_Objective_.
Reproduce exactly the lines below from the one containing "collar.subtract(room), COLOURS.steel, 0.3, 1);" through the one containing "if empty is", including both, and nothing else.

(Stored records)
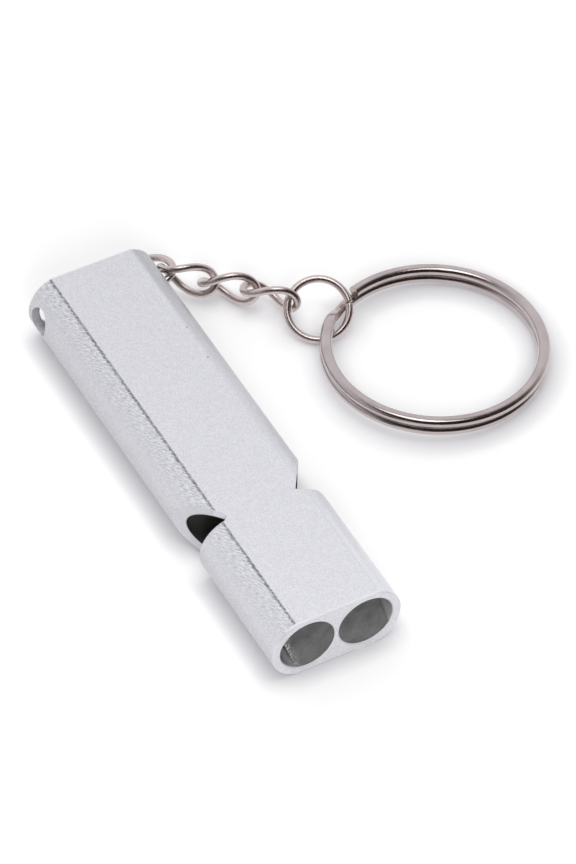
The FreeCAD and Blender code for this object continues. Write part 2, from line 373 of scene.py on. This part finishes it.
def grainAndPaintedLight(tree, place, y, grain):
    # grain times mottle times painted light that runs from brighter at the mouth to dimmer at the tail
    half = body["halfLength"] * mm
    mottle = noise(tree, place, satin["mottle"]["scale"], 3, 0.6)
    return product(tree, between(tree, grain, 0.32, 0.68, *satin["grain"]["tone"]),
                   between(tree, mottle, 0.3, 0.7, *satin["mottle"]["tone"]),
                   between(tree, y, -half, half, satin["mouthTone"], satin["tailTone"]))


def sawnTone(tree, across, fromEnd, onFlank):
    # the faces cut for the two sound windows: outside the creases, off the flanks, not the ends
    outside = body["creaseX"] - body["boreX"]
    fade = body["fade"]
    share = product(tree, calc(tree, "SUBTRACT", 1.0, onFlank),
                    between(tree, across, outside * mm, (outside + fade) * mm),
                    between(tree, fromEnd, satin["sawnFromEnd"] * mm, (satin["sawnFromEnd"] + fade) * mm))
    return where(tree, share, satin["sawn"])


def rightFlankPaintedShade(tree, x, y, onFlank):
    # painted shade: the right flank greys towards the chain, whose shadow and reflection fall there, and
    # painted light makes it brightest at the mouth
    right = satin["right"]
    share = product(tree, onFlank, between(tree, x, body["creaseX"] * mm, (body["creaseX"] + 0.4) * mm))
    halfWay = calc(tree, "DIVIDE", y, body["halfLength"] * mm)
    tone = product(tree, between(tree, halfWay, *right["tailSpan"], right["middle"], right["tail"]),
                   between(tree, halfWay, *right["mouthSpan"], right["mouth"], 1.0))
    return where(tree, share, tone)


def leaningFolds(tree, across, upward, y):
    # noise drawn out along a direction that drops down the flank while it runs to the tail;
    # the way down = - angle about the bore times the flank's radius
    down = calc(tree, "MULTIPLY", calc(tree, "ARCTAN2", upward, across), -body["flankRadius"] * mm)
    sine = math.sin(math.radians(folds["lean"]))
    cosine = math.cos(math.radians(folds["lean"]))
    along = calc(tree, "MULTIPLY_ADD", down, sine, calc(tree, "MULTIPLY", y, cosine))
    aside = calc(tree, "MULTIPLY_ADD", down, cosine, calc(tree, "MULTIPLY", y, -sine))
    drawnOut = calc(tree, "MULTIPLY", along, folds["stretch"])
    flat = node(tree, "ShaderNodeCombineXYZ", X=drawnOut, Y=aside)
    return noise(tree, flat.outputs["Vector"], folds["scale"], 1, 0.5)


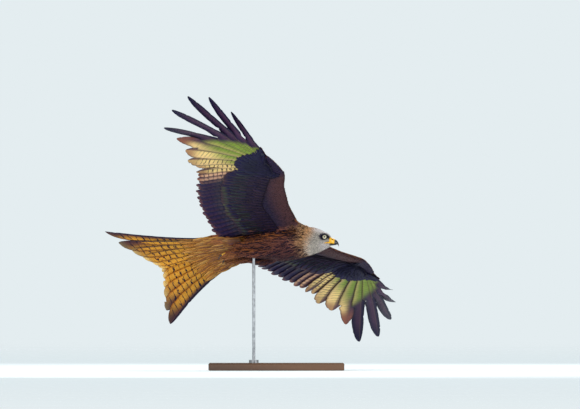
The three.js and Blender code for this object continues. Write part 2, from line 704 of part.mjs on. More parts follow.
function addHead(body) {
  const upperBill = bill(UPPER_BILL);
  const room = bill(UPPER_BILL, GAP).add(bill(LOWER_BILL, GAP));
  const [x, y, z] = NOSTRIL.at;
  const nostrils = [1, -1].map((side) => ellipsoid([x, side * y, z], NOSTRIL.radii, 8));
  const cere = cutInHead(upperBill, CERE_FRONT, false).subtract(fused(nostrils).transform(headTurn.elements));
  const skull = faceOf(body.trimByPlane([1, 0, 0], HEAD_AT + GAP / 2));
  add(bird, "head", largest(skull.subtract(room)), COLOURS.head);
  add(bird, "cere", cere, COLOURS.skin, 0.4);
  add(bird, "bill_upper", cutInHead(upperBill, CERE_FRONT, true), COLOURS.horn, 0.4);
  add(bird, "bill_lower", bill(LOWER_BILL), COLOURS.horn, 0.4);
  add(bird, "eye_left", eyeBall(1, EYE.radius), COLOURS.eye, 0.1);
  add(bird, "eye_right", eyeBall(-1, EYE.radius), COLOURS.eye, 0.1);
}

function addTail() {
  const feathers = TAIL_LENGTHS.flatMap((length, pair) => [tailFeather(pair, 1), tailFeather(pair, -1)]);
  const tail = fused([tailBase(0), ...feathers]).trimByPlane([-1, 0, 0], -TAIL_AT + GAP / 2);
  add(bird, "tail", largest(tail), COLOURS.tail);
}

// The parts of one side, made for the left and mirrored for the right.
function addSide(name, turn, body, tail, rod) {
  const wing = wingParts();
  const { leg, foot } = legParts();
  add(bird, `wing_${name}_arm`, largest(turn(wing.arm).subtract(body).subtract(tail)), COLOURS.dark);
  add(bird, `wing_${name}_hand`, largest(turn(wing.hand)), COLOURS.dark);
  add(bird, `leg_${name}`, largest(turn(leg).subtract(body).subtract(rod)), COLOURS.plumage);
  add(bird, `foot_${name}`, largest(turn(foot).subtract(body).subtract(tail)), COLOURS.skin, 0.5);
}

function addBird() {
  const body = bodySolid();
  const bodyRoom = bodySolid(GAP);
  const tailRoom = tailBase(GAP);
  const rod = rodInBird(GAP);
  add(bird, "torso", largest(between(body, TAIL_AT, NECK_AT).subtract(rod)), COLOURS.plumage);
  add(bird, "neck", between(body, NECK_AT, HEAD_AT), COLOURS.plumage);
  addHead(body);
  addTail();
  addSide("left", (solid) => solid, bodyRoom, tailRoom, rod);
  addSide("right", mirrored, bodyRoom, tailRoom, rod);
}

function addStand() {
  const low = BASE.thickness + GAP;
  const collar = rodSolid(ROD.collarRadius, low, low + ROD.collarHeight, 32);
  const room = rodSolid(ROD.radius + GAP, 0, rodTop);
  add(group, "stand_base", baseSolid(), COLOURS.wood, 0.5);
  add(group, "stand_collar", collar.subtract(room), COLOURS.steel, 0.3, 1);
  add(group, "stand_rod", rodSolid(ROD.radius, low, rodTop), COLOURS.steel, 0.3, 1);
}

addBird();
addStand();

export default group;
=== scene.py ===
"""The looks of a red kite in a banked glide: skin, plumage, head, feet and display stand."""

import logging
import math
from dataclasses import dataclass, field, replace
from enum import Enum
from functools import partial
from typing import Callable, Sequence

import bmesh
import bpy
import numpy as np
from bpy.types import Material, Mesh, Node, NodeSocket, NodeTree, Object
from mathutils import Euler, Matrix, Vector


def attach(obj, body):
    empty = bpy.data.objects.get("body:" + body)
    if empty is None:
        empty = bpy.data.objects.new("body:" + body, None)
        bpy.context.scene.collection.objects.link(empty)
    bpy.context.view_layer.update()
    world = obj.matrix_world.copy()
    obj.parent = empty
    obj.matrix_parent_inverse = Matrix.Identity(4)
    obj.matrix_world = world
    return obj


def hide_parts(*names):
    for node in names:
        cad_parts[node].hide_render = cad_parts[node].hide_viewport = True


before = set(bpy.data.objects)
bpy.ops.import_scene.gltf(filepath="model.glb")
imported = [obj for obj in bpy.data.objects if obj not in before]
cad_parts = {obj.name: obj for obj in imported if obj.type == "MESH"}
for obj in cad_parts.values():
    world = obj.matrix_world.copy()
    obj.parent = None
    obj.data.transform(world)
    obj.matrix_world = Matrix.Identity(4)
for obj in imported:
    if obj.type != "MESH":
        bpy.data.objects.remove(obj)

Array = np.ndarray
Colour = tuple[float, float, float]
Table = Sequence[Sequence[float]]
Faces = list[list[int]]
Body = tuple[Array, Faces]
Paint = tuple[Array, Array, Array]  # ground, marking and traits of some places
Painter = Callable[[Array, Array], Paint]

log = logging.getLogger("kite")
MM = 0.001
PATCH = 0.003  # side of one feather's patch in the bake map
SIDES = ((1.0, "left"), (-1.0, "right"))
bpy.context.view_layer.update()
GOLDEN = 0.61803  # spreads the vanes' seeds evenly
DARK_MARK = 0.9  # mark of claws, at the dark end of horn
LEAST_HEIGHT = 0.00015  # of a small feather's points over the skin


def srgb(red: float, green: float, blue: float) -> Colour:
    """Gives the linear colour of three 8-bit values."""
    values = np.array([red, green, blue]) / 255
    linear = np.where(values <= 0.04045, values / 12.92, ((values + 0.055) / 1.055) ** 2.4)
    return tuple(float(value) for value in linear)


SKY = srgb(228, 237, 240)


def along(table: Table, at: Array | float) -> Array:
    """Reads a table by straight lines, carried on past its ends.

    Args:
        table: pairs of position and value, by rising position.
        at: positions to read.

    Returns:
        The values there.
    """
    xs, ys = np.asarray(table, float).T
    at = np.asarray(at, float)
    k = np.clip(np.searchsorted(xs, at) - 1, 0, len(xs) - 2)
    return ys[k] + (ys[k + 1] - ys[k]) * (at - xs[k]) / (xs[k + 1] - xs[k])


def through(table: Table, at: Array | float) -> Array:
    """Reads a smooth curve through a table, level past its ends.

    Args:
        table: pairs of position and value, by rising position.
        at: positions to read.

    Returns:
        The values there.
    """
    xs, ys = np.asarray(table, float).T
    at = np.asarray(at, float)
    last = len(xs) - 1
    after, before = np.minimum(np.arange(last + 1) + 1, last), np.maximum(np.arange(last + 1) - 1, 0)
    slopes = (ys[after] - ys[before]) / (xs[after] - xs[before])
    k = np.clip(np.searchsorted(xs, at) - 1, 0, last - 1)
    span = xs[k + 1] - xs[k]
    t = np.clip((at - xs[k]) / span, 0, 1)
    start = (2 * t**3 - 3 * t**2 + 1) * ys[k] + (t**3 - 2 * t**2 + t) * slopes[k] * span
    return start + (3 * t**2 - 2 * t**3) * ys[k + 1] + (t**3 - t**2) * slopes[k + 1] * span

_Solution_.
  add(group, "stand_collar", collar.subtract(room), COLOURS.steel, 0.3, 1);
  add(group, "stand_rod", rodSolid(ROD.radius, low, rodTop), COLOURS.steel, 0.3, 1);
}

addBird();
addStand();

export default group;
=== scene.py ===
"""The looks of a red kite in a banked glide: skin, plumage, head, feet and display stand."""

import logging
import math
from dataclasses import dataclass, field, replace
from enum import Enum
from functools import partial
from typing import Callable, Sequence

import bmesh
import bpy
import numpy as np
from bpy.types import Material, Mesh, Node, NodeSocket, NodeTree, Object
from mathutils import Euler, Matrix, Vector


def attach(obj, body):
    empty = bpy.data.objects.get("body:" + body)
    if empty is None:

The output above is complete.